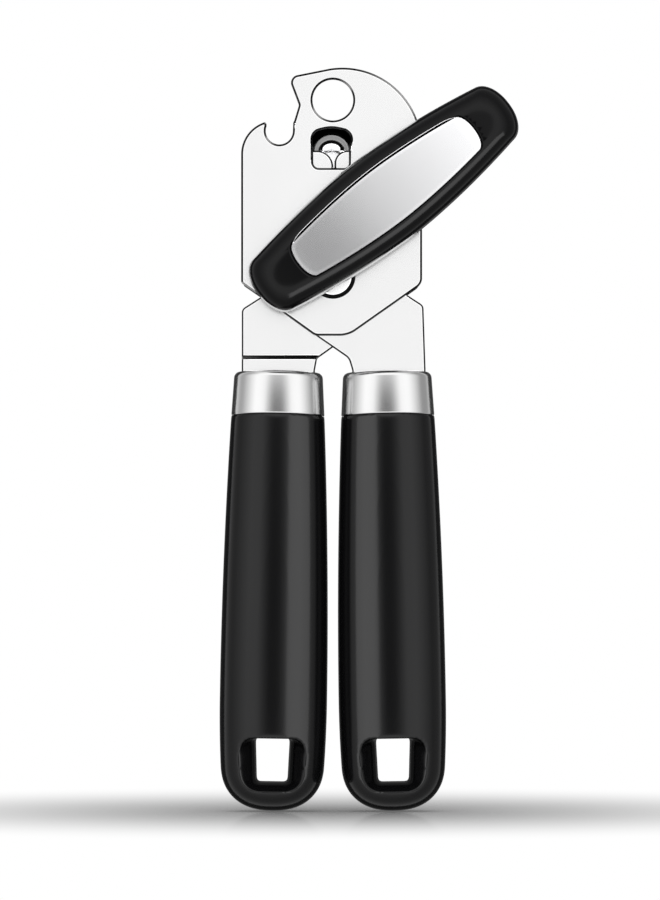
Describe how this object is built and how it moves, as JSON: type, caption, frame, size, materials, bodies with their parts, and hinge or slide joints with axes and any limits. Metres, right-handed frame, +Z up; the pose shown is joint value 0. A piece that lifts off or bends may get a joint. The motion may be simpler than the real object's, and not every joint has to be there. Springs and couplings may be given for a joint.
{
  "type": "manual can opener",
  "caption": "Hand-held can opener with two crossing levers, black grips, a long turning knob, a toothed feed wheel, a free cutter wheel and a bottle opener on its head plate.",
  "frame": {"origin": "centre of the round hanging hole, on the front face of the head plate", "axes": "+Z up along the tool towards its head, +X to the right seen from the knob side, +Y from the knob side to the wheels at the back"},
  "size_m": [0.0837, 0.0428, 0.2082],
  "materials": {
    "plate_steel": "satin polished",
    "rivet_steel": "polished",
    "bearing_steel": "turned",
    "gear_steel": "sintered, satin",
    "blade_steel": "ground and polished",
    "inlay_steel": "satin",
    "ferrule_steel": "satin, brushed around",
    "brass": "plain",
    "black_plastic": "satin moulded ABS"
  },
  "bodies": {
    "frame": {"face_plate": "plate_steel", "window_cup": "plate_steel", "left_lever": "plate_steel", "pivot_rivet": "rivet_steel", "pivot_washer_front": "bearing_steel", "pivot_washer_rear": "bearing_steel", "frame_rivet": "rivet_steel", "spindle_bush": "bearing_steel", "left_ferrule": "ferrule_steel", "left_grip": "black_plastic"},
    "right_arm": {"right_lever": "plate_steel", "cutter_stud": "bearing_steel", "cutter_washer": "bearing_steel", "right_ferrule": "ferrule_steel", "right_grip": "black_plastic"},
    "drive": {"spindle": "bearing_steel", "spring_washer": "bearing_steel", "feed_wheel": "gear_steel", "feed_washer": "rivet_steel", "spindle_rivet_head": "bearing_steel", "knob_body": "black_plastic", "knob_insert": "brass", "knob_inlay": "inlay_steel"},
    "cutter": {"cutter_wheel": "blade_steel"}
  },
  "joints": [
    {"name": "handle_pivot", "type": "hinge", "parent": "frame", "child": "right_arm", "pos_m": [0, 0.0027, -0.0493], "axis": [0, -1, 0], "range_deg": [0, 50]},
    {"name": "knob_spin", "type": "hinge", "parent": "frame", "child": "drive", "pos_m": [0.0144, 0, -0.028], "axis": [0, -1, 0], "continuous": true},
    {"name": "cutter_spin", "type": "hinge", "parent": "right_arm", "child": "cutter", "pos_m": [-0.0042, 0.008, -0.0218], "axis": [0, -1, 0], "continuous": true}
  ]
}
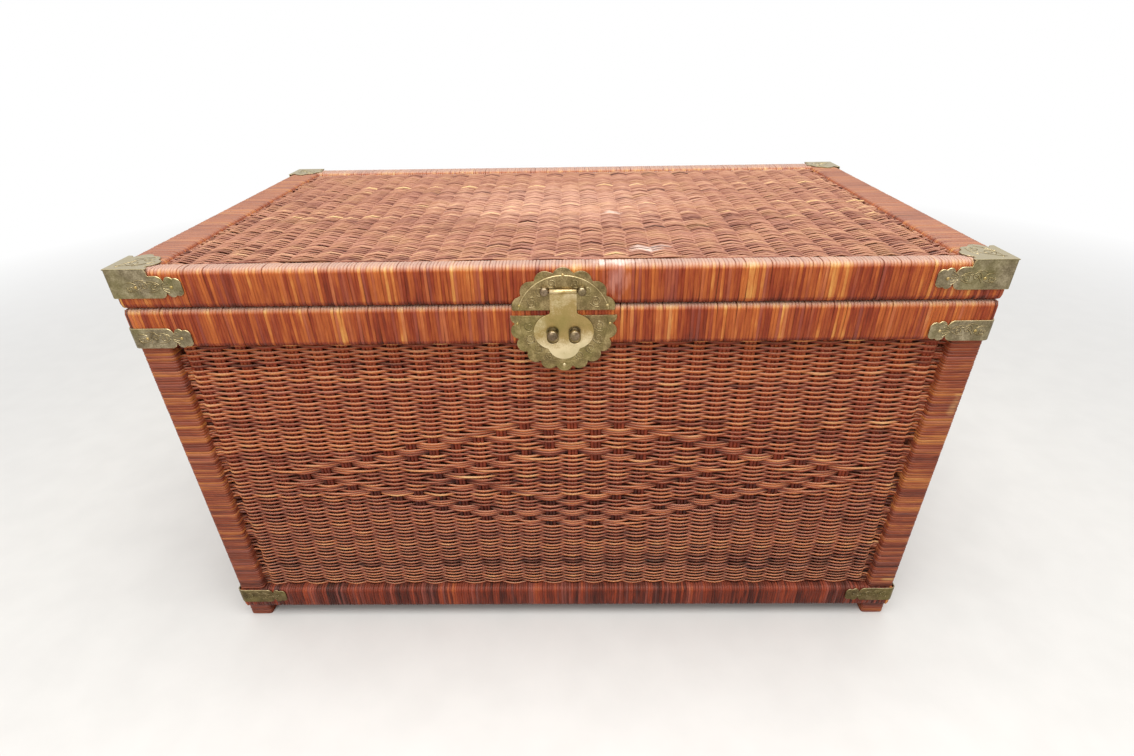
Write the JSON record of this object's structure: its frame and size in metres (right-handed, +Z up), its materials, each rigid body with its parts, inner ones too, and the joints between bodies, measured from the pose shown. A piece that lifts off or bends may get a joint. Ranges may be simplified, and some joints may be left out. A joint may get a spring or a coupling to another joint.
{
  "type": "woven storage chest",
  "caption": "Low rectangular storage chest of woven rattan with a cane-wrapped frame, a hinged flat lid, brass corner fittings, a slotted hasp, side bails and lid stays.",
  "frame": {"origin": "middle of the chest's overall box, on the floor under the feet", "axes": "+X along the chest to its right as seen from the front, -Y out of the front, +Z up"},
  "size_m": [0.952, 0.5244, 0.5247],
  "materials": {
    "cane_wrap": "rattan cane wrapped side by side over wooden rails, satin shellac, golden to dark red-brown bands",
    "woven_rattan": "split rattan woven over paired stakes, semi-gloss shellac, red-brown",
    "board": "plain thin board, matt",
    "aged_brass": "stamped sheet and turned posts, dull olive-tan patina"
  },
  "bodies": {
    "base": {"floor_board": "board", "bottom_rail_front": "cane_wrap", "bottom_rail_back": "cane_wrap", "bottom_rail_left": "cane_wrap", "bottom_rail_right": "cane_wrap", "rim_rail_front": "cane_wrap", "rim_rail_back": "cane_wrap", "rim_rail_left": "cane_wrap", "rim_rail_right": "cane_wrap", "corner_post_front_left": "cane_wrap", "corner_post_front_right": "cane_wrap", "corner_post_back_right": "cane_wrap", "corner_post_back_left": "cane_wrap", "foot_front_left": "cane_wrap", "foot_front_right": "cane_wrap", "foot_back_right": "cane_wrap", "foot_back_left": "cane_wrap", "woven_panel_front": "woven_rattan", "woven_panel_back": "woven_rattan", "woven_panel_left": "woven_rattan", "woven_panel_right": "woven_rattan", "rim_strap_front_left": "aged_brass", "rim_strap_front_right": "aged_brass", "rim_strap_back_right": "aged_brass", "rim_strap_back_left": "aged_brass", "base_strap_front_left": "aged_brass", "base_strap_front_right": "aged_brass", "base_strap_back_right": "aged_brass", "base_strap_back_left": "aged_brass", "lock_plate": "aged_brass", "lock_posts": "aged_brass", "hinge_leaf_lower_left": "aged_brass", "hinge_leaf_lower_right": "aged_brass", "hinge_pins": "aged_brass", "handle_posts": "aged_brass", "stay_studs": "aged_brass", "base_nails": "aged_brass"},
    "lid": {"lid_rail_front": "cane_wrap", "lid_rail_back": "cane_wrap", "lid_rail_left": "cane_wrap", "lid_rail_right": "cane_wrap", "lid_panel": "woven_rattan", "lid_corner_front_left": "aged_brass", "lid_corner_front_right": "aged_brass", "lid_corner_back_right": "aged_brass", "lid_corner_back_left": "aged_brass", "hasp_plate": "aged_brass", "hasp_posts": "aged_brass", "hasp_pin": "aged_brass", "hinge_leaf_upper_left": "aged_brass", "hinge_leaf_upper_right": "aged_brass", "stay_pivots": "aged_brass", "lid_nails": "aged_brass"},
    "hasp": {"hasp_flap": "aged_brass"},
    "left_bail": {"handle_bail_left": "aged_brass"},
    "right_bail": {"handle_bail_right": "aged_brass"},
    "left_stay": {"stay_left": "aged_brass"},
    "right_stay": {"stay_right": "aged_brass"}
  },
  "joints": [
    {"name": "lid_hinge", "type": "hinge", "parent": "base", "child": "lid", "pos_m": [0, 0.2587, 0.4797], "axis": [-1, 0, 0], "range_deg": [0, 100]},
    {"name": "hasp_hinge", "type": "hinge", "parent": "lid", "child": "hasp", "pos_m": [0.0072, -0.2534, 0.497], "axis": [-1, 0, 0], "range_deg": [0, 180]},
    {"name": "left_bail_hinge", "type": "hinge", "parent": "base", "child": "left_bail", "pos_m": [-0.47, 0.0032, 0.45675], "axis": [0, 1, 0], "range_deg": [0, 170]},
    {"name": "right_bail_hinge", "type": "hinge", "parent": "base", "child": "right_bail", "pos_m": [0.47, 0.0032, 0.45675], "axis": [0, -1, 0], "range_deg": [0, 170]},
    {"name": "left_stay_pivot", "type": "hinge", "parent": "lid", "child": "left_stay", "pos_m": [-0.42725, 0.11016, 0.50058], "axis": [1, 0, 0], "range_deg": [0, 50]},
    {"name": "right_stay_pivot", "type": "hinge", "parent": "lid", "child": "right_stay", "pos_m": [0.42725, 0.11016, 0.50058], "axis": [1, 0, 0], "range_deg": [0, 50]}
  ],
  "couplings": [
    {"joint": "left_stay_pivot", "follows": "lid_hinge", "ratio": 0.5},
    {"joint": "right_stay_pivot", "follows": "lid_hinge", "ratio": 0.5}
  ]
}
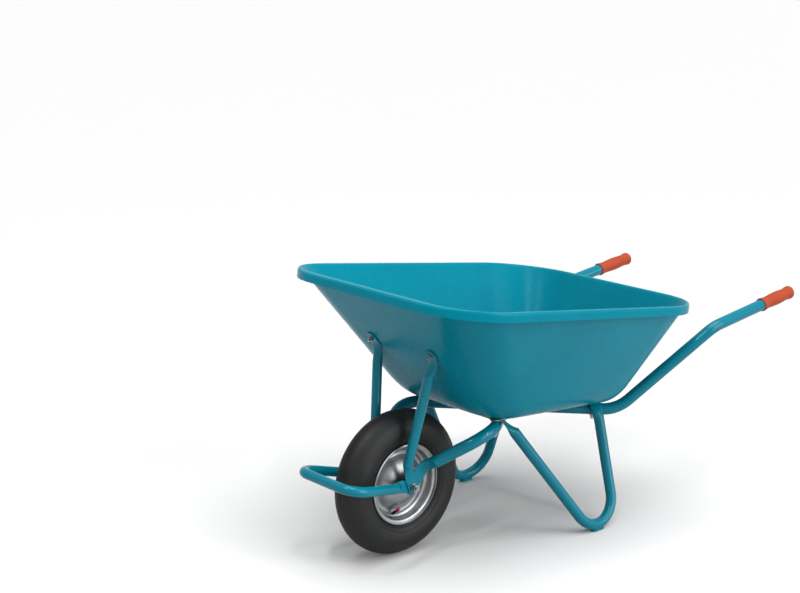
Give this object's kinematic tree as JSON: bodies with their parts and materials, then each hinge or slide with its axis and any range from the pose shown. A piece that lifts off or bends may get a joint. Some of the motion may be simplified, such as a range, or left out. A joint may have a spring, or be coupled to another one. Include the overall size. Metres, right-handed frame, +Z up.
========================================
- Directive
Write out every entry word for word.

- Task output
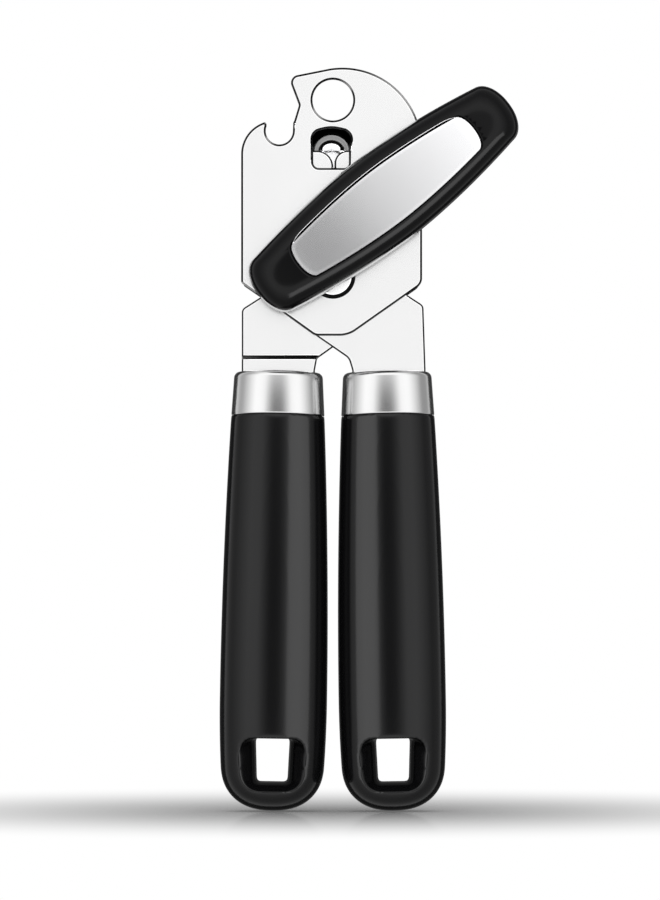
Describe how this object is built and how it moves, as JSON: type, caption, frame, size, materials, bodies with their parts, and hinge or slide joints with axes and any limits. Metres, right-handed frame, +Z up; the pose shown is joint value 0. A piece that lifts off or bends may get a joint. The motion may be simpler than the real object's, and not every joint has to be there. Springs and couplings may be given for a joint.
{
  "type": "manual can opener",
  "caption": "Hand-held can opener with two crossing levers, black grips, a long turning knob, a toothed feed wheel, a free cutter wheel and a bottle opener on its head plate.",
  "frame": {"origin": "centre of the round hanging hole, on the front face of the head plate", "axes": "+Z up along the tool towards its head, +X to the right seen from the knob side, +Y from the knob side to the wheels at the back"},
  "size_m": [0.0837, 0.0428, 0.2082],
  "materials": {
    "plate_steel": "satin polished",
    "rivet_steel": "polished",
    "bearing_steel": "turned",
    "gear_steel": "sintered, satin",
    "blade_steel": "ground and polished",
    "inlay_steel": "satin",
    "ferrule_steel": "satin, brushed around",
    "brass": "plain",
    "black_plastic": "satin moulded ABS"
  },
  "bodies": {
    "frame": {"face_plate": "plate_steel", "window_cup": "plate_steel", "left_lever": "plate_steel", "pivot_rivet": "rivet_steel", "pivot_washer_front": "bearing_steel", "pivot_washer_rear": "bearing_steel", "frame_rivet": "rivet_steel", "spindle_bush": "bearing_steel", "left_ferrule": "ferrule_steel", "left_grip": "black_plastic"},
    "right_arm": {"right_lever": "plate_steel", "cutter_stud": "bearing_steel", "cutter_washer": "bearing_steel", "right_ferrule": "ferrule_steel", "right_grip": "black_plastic"},
    "drive": {"spindle": "bearing_steel", "spring_washer": "bearing_steel", "feed_wheel": "gear_steel", "feed_washer": "rivet_steel", "spindle_rivet_head": "bearing_steel", "knob_body": "black_plastic", "knob_insert": "brass", "knob_inlay": "inlay_steel"},
    "cutter": {"cutter_wheel": "blade_steel"}
  },
  "joints": [
    {"name": "handle_pivot", "type": "hinge", "parent": "frame", "child": "right_arm", "pos_m": [0, 0.0027, -0.0493], "axis": [0, -1, 0], "range_deg": [0, 50]},
    {"name": "knob_spin", "type": "hinge", "parent": "frame", "child": "drive", "pos_m": [0.0144, 0, -0.028], "axis": [0, -1, 0], "continuous": true},
    {"name": "cutter_spin", "type": "hinge", "parent": "right_arm", "child": "cutter", "pos_m": [-0.0042, 0.008, -0.0218], "axis": [0, -1, 0], "continuous": true}
  ]
}
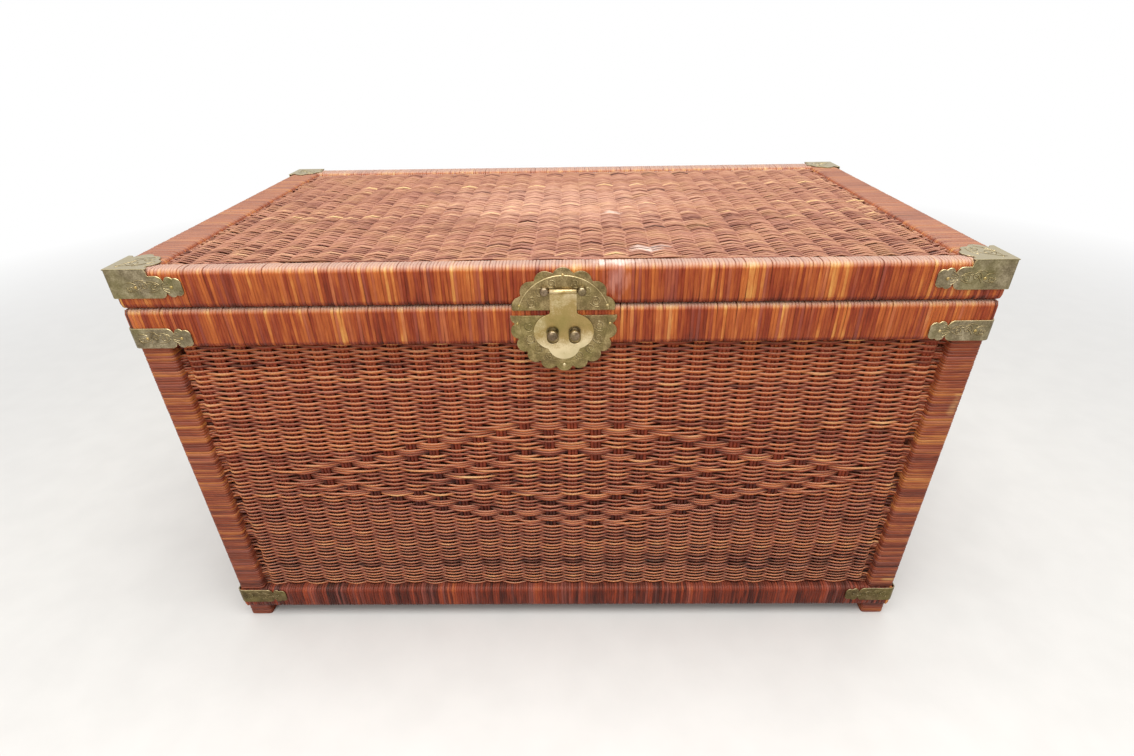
Write the JSON record of this object's structure: its frame and size in metres (right-handed, +Z up), its materials, each rigid body with its parts, inner ones too, and the joints between bodies, measured from the pose shown. A piece that lifts off or bends may get a joint. Ranges may be simplified, and some joints may be left out. A joint may get a spring or a coupling to another joint.
{
  "type": "woven storage chest",
  "caption": "Low rectangular storage chest of woven rattan with a cane-wrapped frame, a hinged flat lid, brass corner fittings, a slotted hasp, side bails and lid stays.",
  "frame": {"origin": "middle of the chest's overall box, on the floor under the feet", "axes": "+X along the chest to its right as seen from the front, -Y out of the front, +Z up"},
  "size_m": [0.952, 0.5244, 0.5247],
  "materials": {
    "cane_wrap": "rattan cane wrapped side by side over wooden rails, satin shellac, golden to dark red-brown bands",
    "woven_rattan": "split rattan woven over paired stakes, semi-gloss shellac, red-brown",
    "board": "plain thin board, matt",
    "aged_brass": "stamped sheet and turned posts, dull olive-tan patina"
  },
  "bodies": {
    "base": {"floor_board": "board", "bottom_rail_front": "cane_wrap", "bottom_rail_back": "cane_wrap", "bottom_rail_left": "cane_wrap", "bottom_rail_right": "cane_wrap", "rim_rail_front": "cane_wrap", "rim_rail_back": "cane_wrap", "rim_rail_left": "cane_wrap", "rim_rail_right": "cane_wrap", "corner_post_front_left": "cane_wrap", "corner_post_front_right": "cane_wrap", "corner_post_back_right": "cane_wrap", "corner_post_back_left": "cane_wrap", "foot_front_left": "cane_wrap", "foot_front_right": "cane_wrap", "foot_back_right": "cane_wrap", "foot_back_left": "cane_wrap", "woven_panel_front": "woven_rattan", "woven_panel_back": "woven_rattan", "woven_panel_left": "woven_rattan", "woven_panel_right": "woven_rattan", "rim_strap_front_left": "aged_brass", "rim_strap_front_right": "aged_brass", "rim_strap_back_right": "aged_brass", "rim_strap_back_left": "aged_brass", "base_strap_front_left": "aged_brass", "base_strap_front_right": "aged_brass", "base_strap_back_right": "aged_brass", "base_strap_back_left": "aged_brass", "lock_plate": "aged_brass", "lock_posts": "aged_brass", "hinge_leaf_lower_left": "aged_brass", "hinge_leaf_lower_right": "aged_brass", "hinge_pins": "aged_brass", "handle_posts": "aged_brass", "stay_studs": "aged_brass", "base_nails": "aged_brass"},
    "lid": {"lid_rail_front": "cane_wrap", "lid_rail_back": "cane_wrap", "lid_rail_left": "cane_wrap", "lid_rail_right": "cane_wrap", "lid_panel": "woven_rattan", "lid_corner_front_left": "aged_brass", "lid_corner_front_right": "aged_brass", "lid_corner_back_right": "aged_brass", "lid_corner_back_left": "aged_brass", "hasp_plate": "aged_brass", "hasp_posts": "aged_brass", "hasp_pin": "aged_brass", "hinge_leaf_upper_left": "aged_brass", "hinge_leaf_upper_right": "aged_brass", "stay_pivots": "aged_brass", "lid_nails": "aged_brass"},
    "hasp": {"hasp_flap": "aged_brass"},
    "left_bail": {"handle_bail_left": "aged_brass"},
    "right_bail": {"handle_bail_right": "aged_brass"},
    "left_stay": {"stay_left": "aged_brass"},
    "right_stay": {"stay_right": "aged_brass"}
  },
  "joints": [
    {"name": "lid_hinge", "type": "hinge", "parent": "base", "child": "lid", "pos_m": [0, 0.2587, 0.4797], "axis": [-1, 0, 0], "range_deg": [0, 100]},
    {"name": "hasp_hinge", "type": "hinge", "parent": "lid", "child": "hasp", "pos_m": [0.0072, -0.2534, 0.497], "axis": [-1, 0, 0], "range_deg": [0, 180]},
    {"name": "left_bail_hinge", "type": "hinge", "parent": "base", "child": "left_bail", "pos_m": [-0.47, 0.0032, 0.45675], "axis": [0, 1, 0], "range_deg": [0, 170]},
    {"name": "right_bail_hinge", "type": "hinge", "parent": "base", "child": "right_bail", "pos_m": [0.47, 0.0032, 0.45675], "axis": [0, -1, 0], "range_deg": [0, 170]},
    {"name": "left_stay_pivot", "type": "hinge", "parent": "lid", "child": "left_stay", "pos_m": [-0.42725, 0.11016, 0.50058], "axis": [1, 0, 0], "range_deg": [0, 50]},
    {"name": "right_stay_pivot", "type": "hinge", "parent": "lid", "child": "right_stay", "pos_m": [0.42725, 0.11016, 0.50058], "axis": [1, 0, 0], "range_deg": [0, 50]}
  ],
  "couplings": [
    {"joint": "left_stay_pivot", "follows": "lid_hinge", "ratio": 0.5},
    {"joint": "right_stay_pivot", "follows": "lid_hinge", "ratio": 0.5}
  ]
}
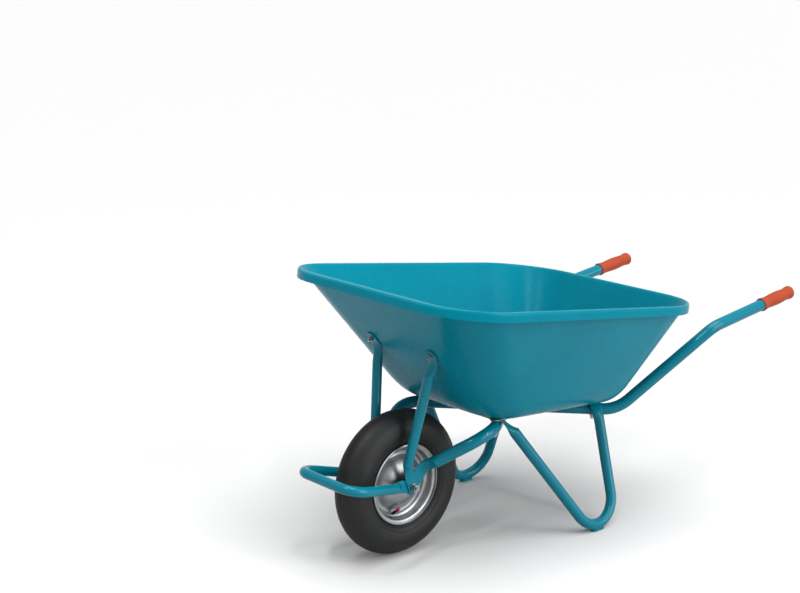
Give this object's kinematic tree as JSON: bodies with their parts and materials, then each hinge or slide with its axis and any range from the pose shown. A piece that lifts off or bends may get a joint. Some of the motion may be simplified, such as a range, or left out. A joint may have a spring, or be coupled to another one. Include the overall size. Metres, right-handed frame, +Z up.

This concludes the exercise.